Directions: Output only the lines from the one holding "obj.parent = empty" to the end of the data below, please, copied exactly.

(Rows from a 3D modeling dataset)
.....

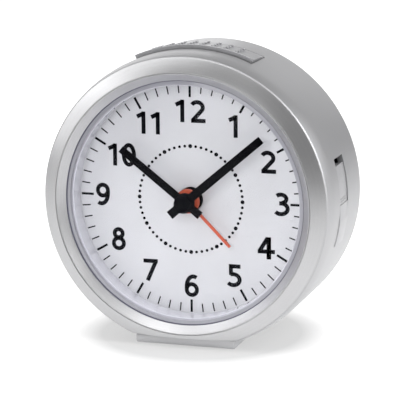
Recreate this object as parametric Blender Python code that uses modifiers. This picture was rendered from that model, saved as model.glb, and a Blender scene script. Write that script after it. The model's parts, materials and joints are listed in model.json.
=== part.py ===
"""Radio-controlled alarm clock, in metres, standing on its foot with its dial towards -Y.

Every piece hangs from one empty at the centre of the dial's face. In that empty's frame X runs
to the right, Y up and Z out of the dial, so a height is a distance in front of the dial's face
and the inside of the case lies at negative heights. An angle on the dial is a clock angle: in
degrees, clockwise from twelve.
"""

import math

import bmesh
import bpy

# Case
DRUM_RADIUS = 0.0500
DRUM_WALL = 0.0020
RIM_WALL = 0.0013
BODY_DEPTH = 0.0330
FLAT_RISE = 0.0047
RIM_HEIGHT = 0.0084
RIM_ROUNDING = 0.0023
REAR_ROUNDING = 0.0010
WEB_SETBACK = 0.0012
WEB_THICKNESS = 0.0018
GAP = 0.0003
RUNNING_GAP = 0.00015

# Foot
FOOT_WIDTH = 0.0348
FOOT_HEIGHT = 0.0029
FOOT_FRONT = 0.0077
FOOT_LENGTH = 0.0350
FOOT_BEVEL = 0.0005
PEG_RADIUS = 0.0020
PEG_SETBACK = 0.0050
PEG_PITCH = 0.0170

# Bezel
CREST_HEIGHT = 0.0112
CREST_INSET = 0.0060
CREST_WIDTH = 0.0003
LIP_INSET = 0.0028
LIP_DEPTH = 0.0029
LIP_EDGE = 0.0003
BEZEL_WALL = 0.0015
SKIRT_WIDTH = 0.0012
SKIRT_END = 0.0042

# Lens and dial
LENS_THICKNESS = 0.0012
LENS_FLANGE = 0.0016
LENS_FLANGE_THICKNESS = 0.0011
DIAL_MARGIN = 0.0034
DIAL_THICKNESS = 0.0009
DIAL_HOLE_RADIUS = 0.0043
RING_DRAFT = 0.0001
RING_LEDGE = 0.0020
RING_WALL = 0.0011
RING_COLLAR = 0.0013

# Hands
HAND_THICKNESS = 0.0005
MINUTE_HAND_WIDTH = 0.0030
HOUR_HAND_WIDTH = 0.0027
HAND_TAPER = 0.88
HUB_RADIUS = 0.0033
MINUTE_HAND_HEIGHT = 0.0071
MINUTE_HAND_MARGIN = 0.00435
MINUTE_HAND_TAIL = 0.0065
MINUTE_HAND_ANGLE = 49.6
HOUR_HAND_HEIGHT = 0.0060
HOUR_HAND_SHORTFALL = 0.00675
HOUR_HAND_TAIL = 0.0066
HOUR_HAND_ANGLE = 307.6
ALARM_HAND_HEIGHT = 0.0031
ALARM_HAND_LENGTH = 0.0207
ALARM_HAND_WIDTH = 0.0010
ALARM_HAND_ANGLE = 135.2
ALARM_HUB_RADIUS = 0.0041
CAP_RADIUS = 0.0030
CAP_HEIGHT = 0.0079
CAP_THICKNESS = 0.0017
BUSH_RADIUS = 0.0040
BUSH_HEIGHT = 0.0009

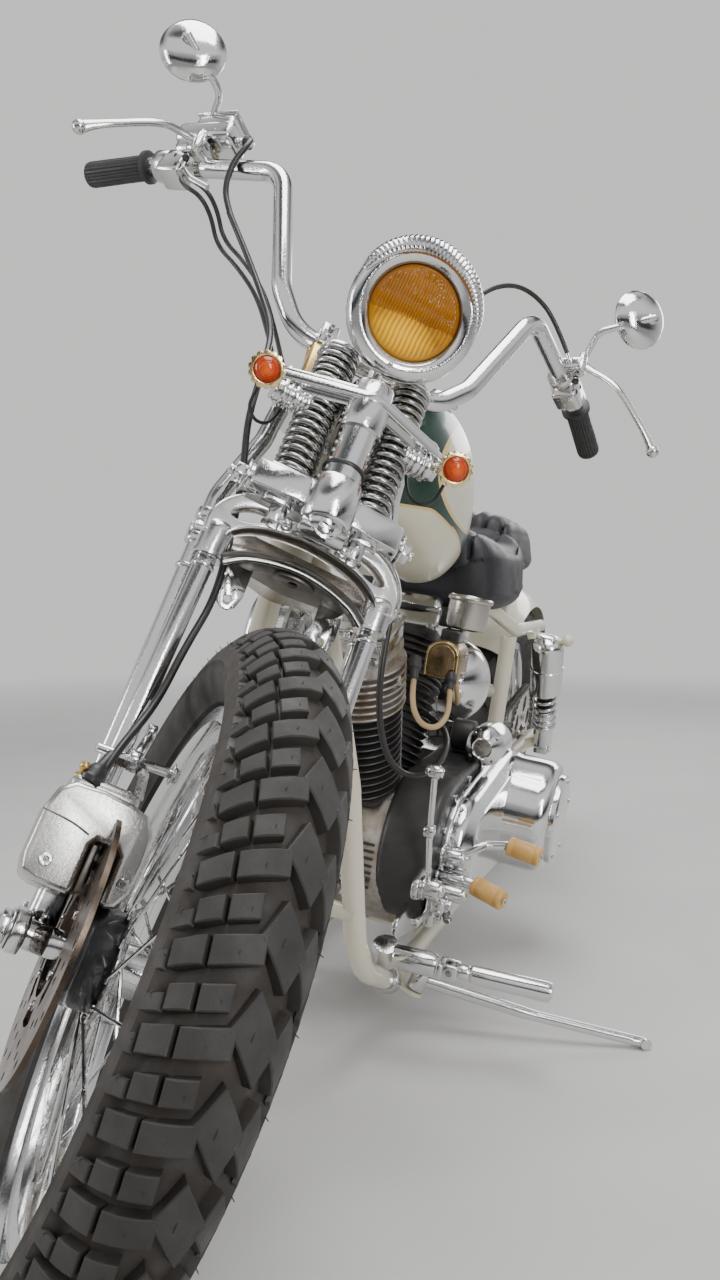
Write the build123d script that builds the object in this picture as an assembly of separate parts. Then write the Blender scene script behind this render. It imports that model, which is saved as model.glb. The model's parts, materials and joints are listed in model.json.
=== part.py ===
"""Custom V-twin chopper with a leading-link spring fork, leaning on its side stand.

Millimetres. The front is -Y, the rider's left is +X and up is +Z.
The rolling chassis is drawn upright, with the ground at Z = 0 and the middle of the wheelbase
at Y = 0. The front end is drawn in its own frame: its origin is on the steering axis, level with
the axle, +Z runs up the steering axis and -Y runs forward. The last section turns the front end
to its left stop, leans the machine on its stand and centres its box on the origin.
"""

from build123d import *
from math import atan, cos, degrees, hypot, radians, sin, sqrt, tan
import os

os.makedirs("parts", exist_ok=True)

# Stance
WHEELBASE = 1620.0
RAKE = 31.5
AXLE_LEAD = 85.0
STEER_STOP = 36.0
LEAN = 9.0

# Wheels and tyres
FRONT_TYRE_R = 344.0
FRONT_TYRE_W = 108.0
FRONT_TREAD_HALF = 46.0
FRONT_TREAD_DROP = 29.0
FRONT_BEAD_R = 241.0
FRONT_RIM_HALF = 33.0
REAR_TYRE_R = 318.0
REAR_TYRE_W = 132.0
REAR_TREAD_HALF = 54.0
REAR_TREAD_DROP = 16.0
REAR_BEAD_R = 203.0
REAR_RIM_HALF = 44.0
RIM_WALL = 4.0
RIM_LIP = 13.0
RIM_WELL = 18.0
SPOKES_PER_SIDE = 20
SPOKE_R = 2.0
SPOKE_CROSS = 40.5
RUNNING_GAP = 0.05
AXLE_R = 10.0
FRONT_HUB_R = 24.0
FRONT_FLANGE_R = 55.0
FRONT_FLANGE_X = 34.0
FRONT_HUB_HALF = 62.0
REAR_HUB_R = 32.0
REAR_FLANGE_R = 60.0
REAR_FLANGE_X = 40.0
REAR_HUB_HALF = 70.0
FLANGE_T = 6.0
FRONT_DISC_R = 125.0
FRONT_DISC_X = -80.0
REAR_DISC_R = 127.0
REAR_DISC_X = -82.0
DISC_T = 5.0
SPROCKET_R = 118.0
SPROCKET_X = 86.0
SPROCKET_T = 6.0
DRIVE_SPROCKET_R = 48.0

# Spring fork, in the fork frame
LEG_X = 101.0
REAR_LEG_R = 11.0
FRONT_LEG_R = 11.0
REAR_LEG_Y = -38.0
REAR_PIVOT_Y = -10.0
FRONT_PIVOT_Y = -57.0
PIVOT_Z = 7.0
EYE_R = 14.0
PIVOT_PIN_R = 7.0
FRONT_LEG_TOP_Y = -92.0
COLLAR_Z = 430.0
CROWN_Z = 452.0
CROWN_T = 28.0
BRIDGE_Z = 506.0
BRIDGE_T = 32.0
BRIDGE_HALF = 80.0
BRACKET_Z = 637.0
BRACKET_T = 18.0
STEM_R = 12.5
NECK_R = 27.0
NECK_LOW = 478.0
NECK_TOP = 620.0
SPRING_X = 47.0
SPRING_Y = -100.0
SPRING_R = 24.5
SPRING_WIRE = 6.5
SPRING_ROD_R = 6.0
UPPER_SPRING_L = 48.0
DAMPER_Y = -127.0
DAMPER_R = 18.0
DAMPER_TOP = 652.0
DAMPER_LOW = 458.0
ROCKER_T = 13.0
ROCKER_GAP = 1.0

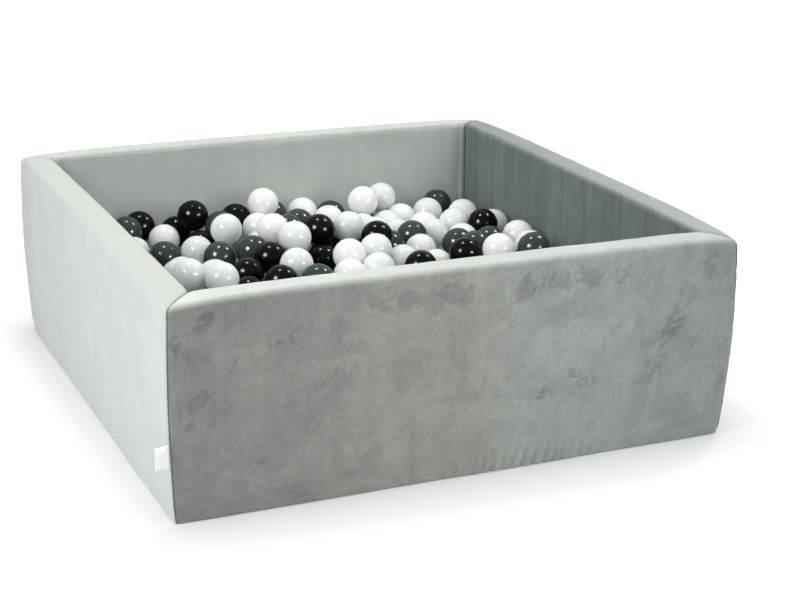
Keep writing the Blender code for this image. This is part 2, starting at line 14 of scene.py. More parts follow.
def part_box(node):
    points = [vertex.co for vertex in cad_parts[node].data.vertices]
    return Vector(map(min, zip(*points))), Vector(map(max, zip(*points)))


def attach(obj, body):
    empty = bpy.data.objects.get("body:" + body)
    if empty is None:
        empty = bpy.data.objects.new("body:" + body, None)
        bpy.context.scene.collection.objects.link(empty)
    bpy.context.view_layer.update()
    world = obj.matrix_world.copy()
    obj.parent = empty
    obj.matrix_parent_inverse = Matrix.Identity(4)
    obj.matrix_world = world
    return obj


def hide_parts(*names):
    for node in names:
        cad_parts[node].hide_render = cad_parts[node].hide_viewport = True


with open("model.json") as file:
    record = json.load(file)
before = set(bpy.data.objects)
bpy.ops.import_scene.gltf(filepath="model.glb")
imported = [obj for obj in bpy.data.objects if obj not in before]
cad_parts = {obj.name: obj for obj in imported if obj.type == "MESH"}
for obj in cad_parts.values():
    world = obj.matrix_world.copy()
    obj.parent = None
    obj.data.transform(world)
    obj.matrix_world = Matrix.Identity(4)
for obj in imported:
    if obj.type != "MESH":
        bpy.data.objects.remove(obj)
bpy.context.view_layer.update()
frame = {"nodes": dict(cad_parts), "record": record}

# Walls, as in the part's source
PIT_SIDE = 1.100
RIM_HEIGHT = 0.398
WALL_THICKNESS = 0.0596
WALL_FOOT = 0.0033
WALL_HEIGHT = RIM_HEIGHT - WALL_FOOT
EDGE_RADIUS = 0.012
BOTTOM_TUCK = 0.0066
SIDE_BOW = 0.006
OUTER_CORNER_DROP = 0.010
INNER_CORNER_DROP = 0.003
CORNER_DROP_POWER = 6
INNER_HALF = PIT_SIDE / 2 - WALL_THICKNESS
WALL_TURNS = {"front": 0, "right": 1, "back": 2, "left": 3}

# Fineness and folds of the velvet
WALL_COLUMNS = 300
CROWDING = 0.75             # how much closer the columns stand towards the seams
OUTER_ROWS = 56
ARC_ROWS = 8
TOP_ROWS = 12
INNER_ROWS = 40
FOOT_ROWS = 4
FOOT_ARC_ROWS = 4
FOOT_ARC = math.radians(80)
SHARP_ANGLE = math.radians(70)
OUTER_TO = 0.9              # zone values where a wall's outer face ends
INNER_FROM = 1.5            # and its inner one starts
FOOT_RADIUS = 0.0032        # where the velvet turns in under the pit
FOOT_REACH = 0.014          # as far as it covers the base's edge
FOOT_CLEARANCE = 0.0006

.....

Answer to the task:
    obj.parent = empty
    obj.matrix_parent_inverse = Matrix.Identity(4)
    obj.matrix_world = world
    return obj


def hide_parts(*names):
    for node in names:
        cad_parts[node].hide_render = cad_parts[node].hide_viewport = True


with open("model.json") as file:
    record = json.load(file)
before = set(bpy.data.objects)
bpy.ops.import_scene.gltf(filepath="model.glb")
imported = [obj for obj in bpy.data.objects if obj not in before]
cad_parts = {obj.name: obj for obj in imported if obj.type == "MESH"}
for obj in cad_parts.values():
    world = obj.matrix_world.copy()
    obj.parent = None
    obj.data.transform(world)
    obj.matrix_world = Matrix.Identity(4)
for obj in imported:
    if obj.type != "MESH":
        bpy.data.objects.remove(obj)
bpy.context.view_layer.update()
frame = {"nodes": dict(cad_parts), "record": record}

# Walls, as in the part's source
PIT_SIDE = 1.100
RIM_HEIGHT = 0.398
WALL_THICKNESS = 0.0596
WALL_FOOT = 0.0033
WALL_HEIGHT = RIM_HEIGHT - WALL_FOOT
EDGE_RADIUS = 0.012
BOTTOM_TUCK = 0.0066
SIDE_BOW = 0.006
OUTER_CORNER_DROP = 0.010
INNER_CORNER_DROP = 0.003
CORNER_DROP_POWER = 6
INNER_HALF = PIT_SIDE / 2 - WALL_THICKNESS
WALL_TURNS = {"front": 0, "right": 1, "back": 2, "left": 3}

# Fineness and folds of the velvet
WALL_COLUMNS = 300
CROWDING = 0.75             # how much closer the columns stand towards the seams
OUTER_ROWS = 56
ARC_ROWS = 8
TOP_ROWS = 12
INNER_ROWS = 40
FOOT_ROWS = 4
FOOT_ARC_ROWS = 4
FOOT_ARC = math.radians(80)
SHARP_ANGLE = math.radians(70)
OUTER_TO = 0.9              # zone values where a wall's outer face ends
INNER_FROM = 1.5            # and its inner one starts
FOOT_RADIUS = 0.0032        # where the velvet turns in under the pit
FOOT_REACH = 0.014          # as far as it covers the base's edge
FOOT_CLEARANCE = 0.0006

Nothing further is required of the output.